::: Given information :::
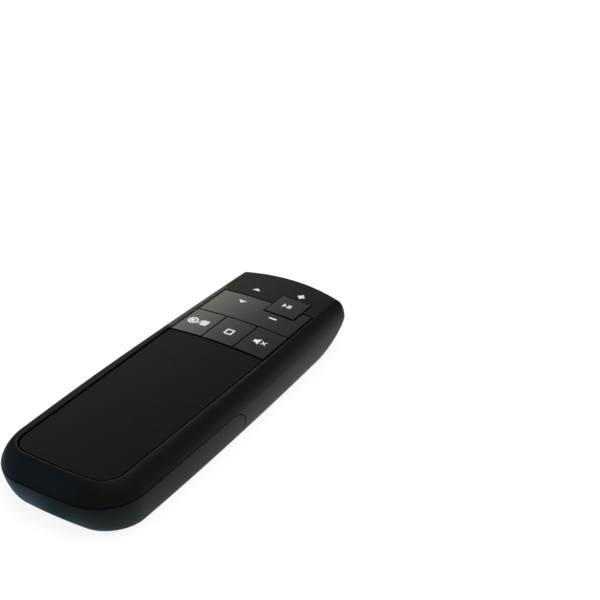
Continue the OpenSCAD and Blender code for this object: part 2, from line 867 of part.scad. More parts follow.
// The board is narrower behind the carrier, beside the housing's pillars
module main_board() {
    color(board_green)
        difference() {
            translate([0, 0, board_z]) linear_extrude(board_t) {
                polygon(outline(board_w / 2, board_w / 2, carrier_back_y, board_front_y,
                                housing_wall, 2 * housing_wall, 0, 0));
                translate([-board_tail_half, board_back_y])
                    square([2 * board_tail_half, carrier_back_y - board_back_y + eps]);
            }
            for (p = posts) post(p.x, p.y, 0, body_h, screw_d + 4 * pilot_gap);
        }
}

module tact_switch(x, y) {
    box([x - switch_w / 2, y - switch_w / 2, board_top],
        [x + switch_w / 2, y + switch_w / 2, board_top + switch_h]);
    post(x, y, board_top, button_top, button_d);
}

module tact_switches() {
    color(nickel) {
        for (column = [-1:1]) tact_switch(column * row_pitch, row_y);
        for (side = [-1, 1]) tact_switch(side * nav_stem_x, nav_stem_y);
        tact_switch(play_x, play_y);
    }
}

// A chip of the given size, centred at the given place under the board
module chip(size, at) {
    translate([at.x - size.x / 2, at.y - size.y / 2, board_z - size.z]) cube(size);
}

module radio_chip() {
    color(inner_black) {
        chip(chip_size, chip_at);
        chip(crystal_size, crystal_at);
    }
}

module laser_barrel() {
    color("#b08a45")
        translate([laser_x, 0, laser_z])
            difference() {
                along(barrel_back_y, barrel_front_y) circle(d = laser_d);
                along(barrel_front_y - 1.5 * lens_t, nose_y) circle(d = laser_d * 2 / 3);
            }
}

module laser_lens() {
    color("#8fb4c4")
        translate([laser_x, 0, laser_z])
            along(barrel_front_y - 1.5 * lens_t, barrel_front_y - lens_t / 2)
                circle(d = laser_d * 2 / 3 - 2 * pilot_gap);
}

module laser_driver() {
    color(board_green)
        box([laser_x - driver_w / 2, barrel_back_y - driver_t, laser_z - driver_w / 2],
            [laser_x + driver_w / 2, barrel_back_y, laser_z + driver_w / 2]);
}

module laser_window() {
    color("#8e2a2a")
        translate([laser_x, 0, laser_z])
            along(window_front_y - window_t, window_front_y)
                circle(d = window_d - 2 * pilot_gap);
}

// Off at the tail end of its slot, on at the nose end
module power_slider() {
    outer = side_at(slider_y);
    flange_x = side_at(slider_y + slider_travel + knob_len) - housing_wall - slider_lean;
    low_z = slider_z - knob_h / 2;
    high_z = slider_z + knob_h / 2;
    color("#50504c") {
        box([-outer - knob_proud, slider_y - knob_len / 2, low_z],
            [-flange_x + flange_t, slider_y + knob_len / 2, high_z]);
        box([-flange_x, slider_y - knob_len / 2 - slider_travel, low_z],
            [-flange_x + flange_t, slider_y + knob_len / 2 + flange_t, high_z]);
        box([-flange_x, slider_y - fork_w / 2, slider_z - fork_w / 2],
            [-board_w / 2 + fork_w, slider_y + fork_w / 2, slider_z + fork_w / 2]);
    }
}

module power_switch() {
    body_y = slider_y + slider_travel / 2;
    half = slider_travel / 2 + power_switch_end;
    reach = fork_w / 2 + slider_gap;
    color(nickel)
        difference() {
            box([-board_w / 2 + slider_gap, body_y - half, board_top],
                [-board_w / 2 + slider_gap + power_switch_w, body_y + half,
                 board_top + power_switch_h]);
            box([-tail_w, slider_y - reach, slider_z - reach],
                [-board_w / 2 + fork_w + slider_gap, slider_y + slider_travel + reach,
                 slider_z + reach]);
        }
}

// A cell whose cap points to the nose (facing 1) or to the tail (facing -1)
module cell(x, facing) {
    cap_len = 0.8;
    cap_d = 3.8;
    spring_end = facing > 0 ? bay_back_y + contact_t + spring_len : bay_back_y + contact_t;
    middle_y = spring_end + cell_len / 2;
    translate([x, middle_y, cell_z])
        rotate([-90 * facing, 0, 0]) {
            translate([0, 0, -cell_len / 2]) cylinder(d = cell_d, h = cell_len - cap_len);
            cylinder(d = cap_d, h = cell_len / 2);
        }
}

module battery_left() {
    color("#3f6a8c") cell(left_cell_x, 1);
}

module battery_right() {
    color("#3f6a8c") cell(right_cell_x, -1);
}

// Conical coil spring that stands on its plate, wound along +Z
module coil_spring(base_r, tip_r, height, wire) {
    turns = 3;
    steps = 12;
    sides = 6;
    count = turns * steps;
    points = [for (i = [0:count]) let (u = i / count, a = 360 * i / steps,
            r = base_r + (tip_r - base_r) * u)
        for (j = [0:sides - 1]) let (b = 360 * j / sides)
            [(r + wire / 2 * cos(b)) * cos(a), (r + wire / 2 * cos(b)) * sin(a),
             wire / 2 + (height - wire) * u + wire / 2 * sin(b)]];
    walls = [for (i = [0:count - 1]) for (j = [0:sides - 1])
        let (a = i * sides + j, b = i * sides + (j + 1) % sides)
        for (face = [[a, b, a + sides], [b, b + sides, a + sides]]) face];
    ends = [[for (j = [sides - 1:-1:0]) j], [for (j = [0:sides - 1]) count * sides + j]];
    polyhedron(points = points, faces = concat(walls, ends), convexity = 8);
}

module battery_springs() {
    wire = 0.5;
    base_r = 3.2;
    tip_r = 1.8;
    color(nickel) {
        translate([left_cell_x, bay_back_y + contact_t, cell_z])
            rotate([-90, 0, 0]) coil_spring(base_r, tip_r, spring_len, wire);
        translate([right_cell_x, bay_front_y - contact_t, cell_z])
            rotate([90, 0, 0]) coil_spring(base_r, tip_r, spring_len, wire);
    }
}

// Four sprung plates that close the ends of the two cell bays
module battery_contacts() {
    half = 3.7;
    color(nickel)
        for (x = [left_cell_x, right_cell_x]) for (y = [bay_back_y, bay_front_y - contact_t])
            box([x - half, y, cell_z - half], [x + half, y + contact_t, cell_z + half]);
}

module usb_receiver() {
    color(inner_black)
        box([receiver_x - receiver_w / 2, receiver_back_y, receiver_z - receiver_t / 2],
            [receiver_x + receiver_w / 2, receiver_back_y + receiver_len,
             receiver_z + receiver_t / 2]);
}

module receiver_plug() {
    wall = 0.3;
    root = 1;
    front = receiver_back_y + receiver_len + plug_len;
    color(nickel)
        difference() {
            box([receiver_x - plug_w / 2, receiver_back_y + receiver_len, receiver_z - plug_t / 2],
                [receiver_x + plug_w / 2, front, receiver_z + plug_t / 2]);
            box([receiver_x - plug_w / 2 + wall, front - plug_len + root, receiver_z],
                [receiver_x + plug_w / 2 - wall, front + root, receiver_z + plug_t / 2 - wall]);
        }
}

// A pan-head screw whose head's underside is at the origin and whose tip points up
module screw(length) {
    difference() {
        translate([0, 0, -head_t]) cylinder(d = head_d, h = head_t);
        for (turn = [0, 90])
            rotate([0, 0, turn]) translate([0, 0, -head_t])
                cube([head_d * 0.7, head_d / 7, head_t], center = true);
    }
    cylinder(d = screw_d, h = length);
}

module housing_screws() {
    color(nickel) {
        for (side = [-1, 1])
            translate([side * side_screw_x, side_screw_y, head_t + fit_gap])
                screw(side_screw_deep - 2 * head_t);
        translate([0, tail_screw_y, ear_z]) screw(pillar_top - ear_z - 1.5 * head_t);
    }
}

module board_screws() {
    color(nickel)
        for (p = posts)
            translate([p.x, p.y, carrier_top - head_t - fit_gap])
                mirror([0, 0, 1])
                    screw(carrier_top - head_t - fit_gap - board_z + pilot_deep - 2 * fit_gap);
}

top_housing();
bottom_housing();
battery_door();
touch_panel();
touch_sensor();
sensor_ribbon();
nav_plate();
play_key();
left_key();
centre_key();
right_key();
key_carrier();
main_board();
tact_switches();
radio_chip();
laser_barrel();
laser_lens();
laser_driver();
laser_window();
power_slider();
power_switch();
battery_left();
battery_right();
battery_springs();
battery_contacts();
usb_receiver();
receiver_plug();
housing_screws();
board_screws();
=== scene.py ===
"""Wireless presentation clicker: the dressed model, built over its CAD frame.

The shells, the touch panel, the key caps, the slider, the cells with their springs and the
receiver are modelled here with their fine edges, and stand for the plainer CAD nodes. The
printed symbols are added to them. All other CAD nodes keep their shapes and get the finish of
the real piece. Sizes are in millimetres unless a name says otherwise, in the frame of the CAD:
+Y out of the nose, +X to the right, +Z up.
"""

import json
import logging
import math
from contextlib import contextmanager
from dataclasses import dataclass
from enum import Enum
from typing import Any, Iterator, Sequence

import bpy
from mathutils import Matrix, Quaternion, Vector

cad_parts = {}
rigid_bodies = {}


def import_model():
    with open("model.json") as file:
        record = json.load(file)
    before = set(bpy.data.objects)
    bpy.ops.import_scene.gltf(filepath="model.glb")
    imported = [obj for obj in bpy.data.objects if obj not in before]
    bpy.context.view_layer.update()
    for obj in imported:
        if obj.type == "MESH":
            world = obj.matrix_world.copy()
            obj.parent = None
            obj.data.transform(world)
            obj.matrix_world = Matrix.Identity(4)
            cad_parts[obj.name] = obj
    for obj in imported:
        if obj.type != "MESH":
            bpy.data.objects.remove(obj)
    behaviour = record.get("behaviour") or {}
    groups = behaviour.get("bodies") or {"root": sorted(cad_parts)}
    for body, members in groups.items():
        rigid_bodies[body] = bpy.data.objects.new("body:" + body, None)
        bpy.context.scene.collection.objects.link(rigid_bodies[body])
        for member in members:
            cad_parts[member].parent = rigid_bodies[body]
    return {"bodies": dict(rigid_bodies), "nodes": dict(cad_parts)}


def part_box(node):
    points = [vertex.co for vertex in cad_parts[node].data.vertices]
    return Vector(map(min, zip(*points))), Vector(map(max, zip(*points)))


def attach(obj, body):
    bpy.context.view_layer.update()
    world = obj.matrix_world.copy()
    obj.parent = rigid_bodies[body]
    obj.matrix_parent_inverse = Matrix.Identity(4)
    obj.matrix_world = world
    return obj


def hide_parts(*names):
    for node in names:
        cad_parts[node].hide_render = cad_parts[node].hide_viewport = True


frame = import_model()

MM = 0.001

# How far a cutting tool reaches past the face that it opens
PAST = 1.0
# Steps of a rounded edge
EDGE_STEPS = 3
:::
#### Task statement:
Give again only the lines starting at the one that contains "obj.parent = rigid_bodies[body]" and running to the end of the data.

#### Answer to this task:
    obj.parent = rigid_bodies[body]
    obj.matrix_parent_inverse = Matrix.Identity(4)
    obj.matrix_world = world
    return obj


def hide_parts(*names):
    for node in names:
        cad_parts[node].hide_render = cad_parts[node].hide_viewport = True


frame = import_model()

MM = 0.001

# How far a cutting tool reaches past the face that it opens
PAST = 1.0
# Steps of a rounded edge
EDGE_STEPS = 3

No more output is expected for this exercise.